## Collected data
• • • •

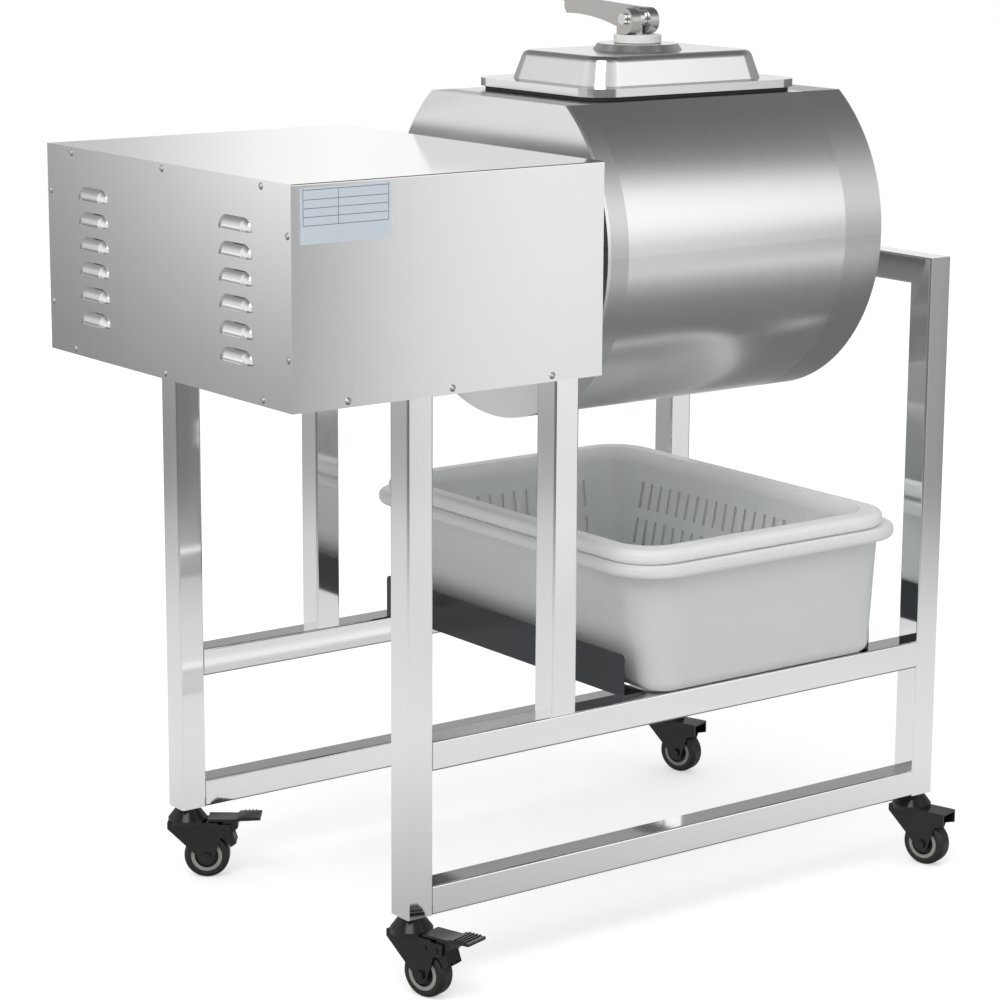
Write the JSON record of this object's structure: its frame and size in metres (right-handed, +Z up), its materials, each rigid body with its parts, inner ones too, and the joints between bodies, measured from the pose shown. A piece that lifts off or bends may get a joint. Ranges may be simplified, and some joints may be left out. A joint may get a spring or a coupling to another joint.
{
  "type": "meat vacuum tumbler",
  "caption": "Belt-driven stainless steel vacuum drum with a clamped lid on a wheeled square-tube frame, over a sliding tub and basket for tumbling and draining meat.",
  "frame": {"origin": "middle of the whole footprint, on the floor under the wheels", "axes": "+X along the drum axis from the drive housing to the far bearing, +Y to the back where the controls are, +Z up"},
  "size_m": [0.8641, 0.5496, 0.9516],
  "materials": {
    "polished_tube": "mirror-polished stainless steel",
    "satin_sheet": "satin-brushed stainless steel sheet",
    "drum_steel": "circumferentially brushed stainless steel",
    "lid_steel": "polished pressed stainless steel",
    "lever_steel": "cast and tumbled stainless steel",
    "rail_steel": "polished angle that mirrors the dark",
    "bright_screw": "bright plated",
    "black_coat": "gloss black coating",
    "black_rubber": "matte black rubber",
    "tyre_black": "smooth black polyurethane",
    "hub_grey": "warm grey nylon",
    "white_nylon": "white nylon",
    "tub_white": "translucent white polypropylene",
    "plate_blue": "pale blue-grey printed film",
    "cast_grey": "grey painted casting",
    "motor_paint": "dark grey enamel",
    "pipe_copper": "bright copper",
    "belt_rubber": "black rubber belt",
    "black_plastic": "black moulded plastic",
    "red_plastic": "red moulded plastic"
  },
  "bodies": {
    "frame": {"left_legs": "polished_tube", "mid_legs": "polished_tube", "right_legs": "polished_tube", "right_top_beam": "polished_tube", "lower_beams": "polished_tube", "mid_beams": "polished_tube", "rails": "rail_steel", "caster_stems": "bright_screw", "housing_cover": "satin_sheet", "housing_floor": "satin_sheet", "side_panel": "satin_sheet", "inner_wall": "satin_sheet", "housing_screws": "bright_screw", "rating_plate": "plate_blue", "drive_belt": "belt_rubber", "gearmotor": "motor_paint", "vacuum_pump": "motor_paint", "rotary_joint": "pipe_copper", "vacuum_pipe": "pipe_copper", "right_bearing": "cast_grey", "left_bearing": "cast_grey", "power_inlet": "black_plastic", "switch_bezel": "black_plastic", "vacuum_gauge": "bright_screw"},
    "drum": {"drum_shell": "drum_steel", "drum_left_end": "drum_steel", "drum_right_end": "drum_steel", "mouth_collar": "drum_steel", "baffles": "drum_steel", "left_shaft": "lid_steel", "right_shaft": "lid_steel", "drum_pulley": "cast_grey"},
    "motor_pulley": {"motor_pulley": "cast_grey"},
    "lid": {"lid_cover": "lid_steel", "lid_gasket": "black_rubber"},
    "clamp": {"thrust_washer": "white_nylon", "clamp_rod": "bright_screw", "clamp_bar": "lid_steel", "lever_pin": "bright_screw"},
    "lever": {"cam_lever": "lever_steel"},
    "tub": {"tub": "tub_white"},
    "basket": {"basket": "tub_white"},
    "rocker": {"rocker_switch": "red_plastic"},
    "knob": {"timer_knob": "black_plastic"},
    "front_left_caster": {"front_left_fork": "black_coat"},
    "front_left_wheel": {"front_left_hub": "hub_grey", "front_left_tyre": "tyre_black"},
    "front_left_brake": {"front_left_pedal": "black_coat"},
    "back_left_caster": {"back_left_fork": "black_coat"},
    "back_left_wheel": {"back_left_hub": "hub_grey", "back_left_tyre": "tyre_black"},
    "back_left_brake": {"back_left_pedal": "black_coat"},
    "front_right_caster": {"front_right_fork": "black_coat"},
    "front_right_wheel": {"front_right_hub": "hub_grey", "front_right_tyre": "tyre_black"},
    "back_right_caster": {"back_right_fork": "black_coat"},
    "back_right_wheel": {"back_right_hub": "hub_grey", "back_right_tyre": "tyre_black"}
  },
  "joints": [
    {"name": "drum_spin", "type": "hinge", "parent": "frame", "child": "drum", "pos_m": [0.1692, 0.018, 0.7095], "axis": [1, 0, 0], "continuous": true},
    {"name": "motor_spin", "type": "hinge", "parent": "frame", "child": "motor_pulley", "pos_m": [-0.1047, -0.1, 0.6915], "axis": [1, 0, 0], "continuous": true},
    {"name": "lid_lift", "type": "slide", "parent": "drum", "child": "lid", "axis": [0, 0, 1], "range_m": [0, 0.15]},
    {"name": "clamp_turn", "type": "hinge", "parent": "lid", "child": "clamp", "pos_m": [0.1692, 0.018, 0.9084], "axis": [0, 0, 1], "range_deg": [0, 90]},
    {"name": "cam_throw", "type": "hinge", "parent": "clamp", "child": "lever", "pos_m": [0.1692, 0.018, 0.9339], "axis": [1, 0, 0], "range_deg": [0, 90]},
    {"name": "tub_slide", "type": "slide", "parent": "frame", "child": "tub", "axis": [0, -1, 0], "range_m": [0, 0.43]},
    {"name": "basket_lift", "type": "slide", "parent": "tub", "child": "basket", "axis": [0, 0, 1], "range_m": [0, 0.09]},
    {"name": "rocker_tip", "type": "hinge", "parent": "frame", "child": "rocker", "pos_m": [-0.19933, 0.2482, 0.7518], "axis": [0, 0, 1], "range_deg": [0, 18]},
    {"name": "timer_turn", "type": "hinge", "parent": "frame", "child": "knob", "pos_m": [-0.28117, 0.247, 0.7518], "axis": [0, -1, 0], "range_deg": [0, 300]},
    {"name": "front_left_swivel", "type": "hinge", "parent": "frame", "child": "front_left_caster", "pos_m": [-0.278, -0.196, 0.062], "axis": [0, 0, 1], "continuous": true},
    {"name": "front_left_roll", "type": "hinge", "parent": "front_left_caster", "child": "front_left_wheel", "pos_m": [-0.27186, -0.21608, 0.025], "axis": [0.9563, 0.2924, 0], "continuous": true},
    {"name": "front_left_brake_press", "type": "hinge", "parent": "front_left_caster", "child": "front_left_brake", "pos_m": [-0.26631, -0.23425, 0.054], "axis": [0.9563, 0.2924, 0], "range_deg": [0, 8]},
    {"name": "back_left_swivel", "type": "hinge", "parent": "frame", "child": "back_left_caster", "pos_m": [-0.278, 0.232, 0.062], "axis": [0, 0, 1], "continuous": true},
    {"name": "back_left_roll", "type": "hinge", "parent": "back_left_caster", "child": "back_left_wheel", "pos_m": [-0.26123, 0.21936, 0.025], "axis": [0.6018, 0.7986, 0], "continuous": true},
    {"name": "back_left_brake_press", "type": "hinge", "parent": "back_left_caster", "child": "back_left_brake", "pos_m": [-0.24605, 0.20793, 0.054], "axis": [0.6018, 0.7986, 0], "range_deg": [0, 8]},
    {"name": "front_right_swivel", "type": "hinge", "parent": "frame", "child": "front_right_caster", "pos_m": [0.408, -0.196, 0.062], "axis": [0, 0, 1], "continuous": true},
    {"name": "front_right_roll", "type": "hinge", "parent": "front_right_caster", "child": "front_right_wheel", "pos_m": [0.41379, -0.21619, 0.025], "axis": [0.9613, 0.2756, 0], "continuous": true},
    {"name": "back_right_swivel", "type": "hinge", "parent": "frame", "child": "back_right_caster", "pos_m": [0.408, 0.232, 0.062], "axis": [0, 0, 1], "continuous": true},
    {"name": "back_right_roll", "type": "hinge", "parent": "back_right_caster", "child": "back_right_wheel", "pos_m": [0.41449, 0.21203, 0.025], "axis": [0.9511, 0.309, 0], "continuous": true}
  ],
  "couplings": [
    {"joint": "motor_spin", "follows": "drum_spin", "ratio": 2.8}
  ]
}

• • • •

## Challenge
Find each line with the string "that" and copy it out.

## Correct result
Write the JSON record of this object's structure: its frame and size in metres (right-handed, +Z up), its materials, each rigid body with its parts, inner ones too, and the joints between bodies, measured from the pose shown. A piece that lifts off or bends may get a joint. Ranges may be simplified, and some joints may be left out. A joint may get a spring or a coupling to another joint.
    "rail_steel": "polished angle that mirrors the dark",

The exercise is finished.